题型:阅读理解 题类:常考题 难易度:普通
山西省2020-2021学年高二下学期3月联合考试英语试题
My twin sister is in therapy (治疗). The other day, she missed an important appointment for no good reason. My therapist said it was "time blindness".
I'm living in New York, 3,000 miles away from my twin. We video chat every day, but I haven't seen her in person since Christmas.

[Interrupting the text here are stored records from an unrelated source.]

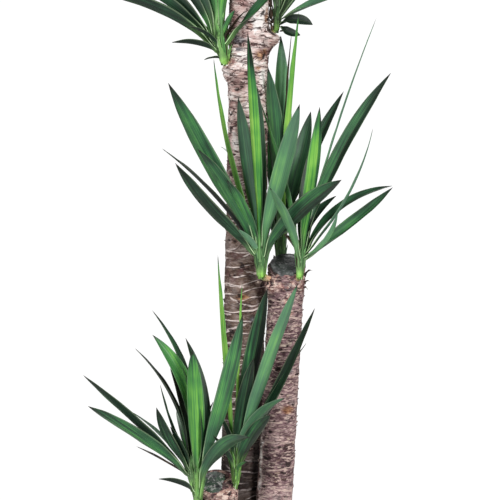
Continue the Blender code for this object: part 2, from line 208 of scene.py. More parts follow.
def makeLeafMaterial():
    # living yucca leaf, fibrous under a thin waxy cuticle: half glossy, long parallel veins, pale hard margin
    material, add, place, read = newMaterial("yuccaLeafCuticle", (
        "along", "across", "millimetres", "nearTone", "farTone", "bloom", "dryness", "sheath", "lime", "cork",
        "heel", "shade", "leafSeed"))
    along = read["along"]
    edge = add("Math", (read["across"],), "ABSOLUTE")
    side = add("MapRange", (read["across"], -0.09, 0.09, 0.0, 1.0), **smooth)
    tone = add("Mix", {"Factor": side, "A": read["farTone"], "B": read["nearTone"]})
    # streaks run the whole blade, about 4 mm apart, and veins about 1 mm apart
    length = add("Math", (along, 2.6), "MULTIPLY")
    fibres = []
    for perMillimetre, detail in ((0.24, 2.0), (0.95, 1.0)):
        run = add("Math", (read["millimetres"], perMillimetre), "MULTIPLY")
        run = add("CombineXYZ", (run, length, read["leafSeed"]))
        fibres.append(add("TexNoise", {"Vector": run, "Scale": 1.0, "Detail": detail}))
    streak, vein = fibres
    cloud = add("TexNoise", {"Vector": place, "Scale": 24.0, "Detail": 2.0})
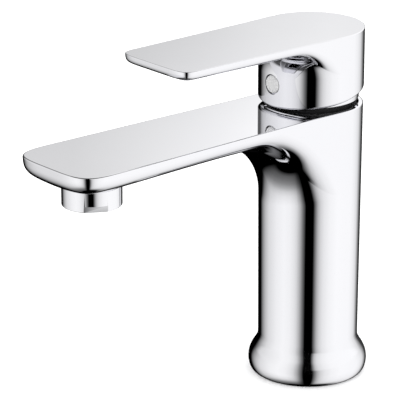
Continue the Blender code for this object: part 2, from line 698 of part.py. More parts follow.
def seals(shop):
    shop.ring("aerator_gasket", 9.6, 11.7, 120.1, 121.5, "rubber", segments=28,
              centre=(0.0, -REACH))
    shop.o_ring("guide_o_ring", 11.05, 0.6, 122.1, "rubber", segments=28)
    shop.ring("base_seal", BASE_RING[0] + GAP, BASE_RING[1] - GAP, 0.0, 1.4, "rubber", segments=36)


def parent_to_joints(parts):
    """Empties on the joint axes carry the pieces that move."""
    carried = {
        "swivel_axis": ((0, 0, PIVOT_Z), None, ("stem_guide", "stem_pivot_pin", "guide_o_ring")),
        "lift_axis": ((0, 0, PIVOT_Z), "swivel_axis",
                      ("lever_handle", "index_plug", "handle_grub_screw", "cartridge_stem")),
        "disc_slide": ((0, 0, 110.0), "swivel_axis", ("disc_carrier", "moving_ceramic_disc")),
    }
    for name, (place, parent, pieces) in carried.items():
        empty = bpy.data.objects.new(name, None)
        empty.empty_display_size = 0.02
        parts.objects.link(empty)
        empty.location = Vector(place) * MM
        if parent:
            above = bpy.data.objects[parent]
            empty.parent = above
            empty.location = (Vector(place) - Vector(carried[parent][0])) * MM
        for piece in pieces:
            obj = bpy.data.objects[piece]
            obj.parent = empty
            obj.matrix_parent_inverse = Matrix.Translation(-Vector(place) * MM)


def main():
    for obj in list(bpy.data.objects):
        bpy.data.objects.remove(obj)
    shop = Workshop()
    for make in (body_casting, lever_handle, index_plug, handle_grub_screw, cartridge_lock_nut,
                 dust_sleeve, cartridge_housing, temperature_limit_ring, cartridge_stem,
                 stem_pivot_pin, stem_guide, disc_carrier, moving_ceramic_disc,
                 fixed_ceramic_disc, cartridge_base, port_seals, aerator_housing,
                 aerator_insert, aerator_flow_grid, seals):
        make(shop)
    parent_to_joints(shop.parts)


main()
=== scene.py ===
import math

import bmesh
import bpy
import numpy as np
from mathutils import Matrix, Vector


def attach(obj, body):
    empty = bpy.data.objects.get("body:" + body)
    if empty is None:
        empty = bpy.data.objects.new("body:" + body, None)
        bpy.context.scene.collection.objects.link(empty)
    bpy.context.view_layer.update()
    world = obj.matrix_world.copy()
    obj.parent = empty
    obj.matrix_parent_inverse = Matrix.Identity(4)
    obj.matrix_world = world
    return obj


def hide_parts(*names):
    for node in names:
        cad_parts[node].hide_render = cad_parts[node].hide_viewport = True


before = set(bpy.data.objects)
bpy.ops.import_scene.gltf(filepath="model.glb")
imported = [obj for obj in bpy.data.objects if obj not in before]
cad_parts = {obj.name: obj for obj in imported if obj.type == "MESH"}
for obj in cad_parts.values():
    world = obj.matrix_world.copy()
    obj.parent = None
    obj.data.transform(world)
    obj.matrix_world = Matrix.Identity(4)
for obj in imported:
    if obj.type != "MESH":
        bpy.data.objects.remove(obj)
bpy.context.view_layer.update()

MM = 0.001

# The CAD model's driving dimensions, in millimetres; only the plug and its hole differ slightly
TOP_Z = 126.0
COLUMN_RADIUS = 23.0
COLUMN_LOW_RADIUS = 22.35
FOOT_Z = 17.0
REACH = 122.4
SPOUT_TIP_START = 120.0
SPOUT_TIP_LENGTH = 25.4
SPOUT_FILLET = 32.0
RIM_OPENING = 20.9
RIM_ROUND = 0.15
RIM_FLOOR_Z = 119.4
NUT_BORE = 19.6
NUT_SEAT_Z = 114.6
POCKET_RADIUS = 17.9
SEAT_Z = 98.0
COLUMN_BORE = 18.4
INLET_FLOOR_Z = 60.0
INLET_PORT = (6.2, 4.2)
INLET_THREAD = 4.6
INLET_THREAD_TOP = 72.0
INLET_BORE = 3.0
STUD_Y = -9
STUD_HOLE = 3.6
STUD_HOLE_TOP = 76.0
BASE_RING = (18.8, 23.4)
LEVER_TOP_Z = 159.8
SKIRT_RADIUS = 23.2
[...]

Time blindness is a term invented by doctors who treat people with ADHD (注意缺陷多动障碍). Psychologist Ari Tuckman says adults typically develop an awareness of time and an ability to track its passing. Some people have what he calls "harder" or "sharper" time awareness: they know when they've been out for lunch for too long, or when something hasn't been in the oven for long enough. The others have much "softer" time awareness: they can miss appointments and trains. Time blindness can greatly impact someone's life if they can't ever meet deadlines. People with ADHD are often more time-blind than others.
Besides our own time awareness, Tuckman says, context plays a role: sleep loss, anxiety, being drunk and anything that might impact how we process the world can make us feel more time-blind. Without the usual time-marker cues we might use to divide up our days — the school bus arriving, the line at the coffee shop, or weekend nights spent at restaurants with friends — we're swimming in a sea of sameness.
Sorrow is one of the biggest causes of time blindness, according to Tuckman. Holding onto time is a skill of your mind, like doing math, and sadness reduces its computing strength. It's why time goes faster when I talk to my twin sister, when I'm not so sad.
Tuckman says it might be nice for more people to understand time blindness.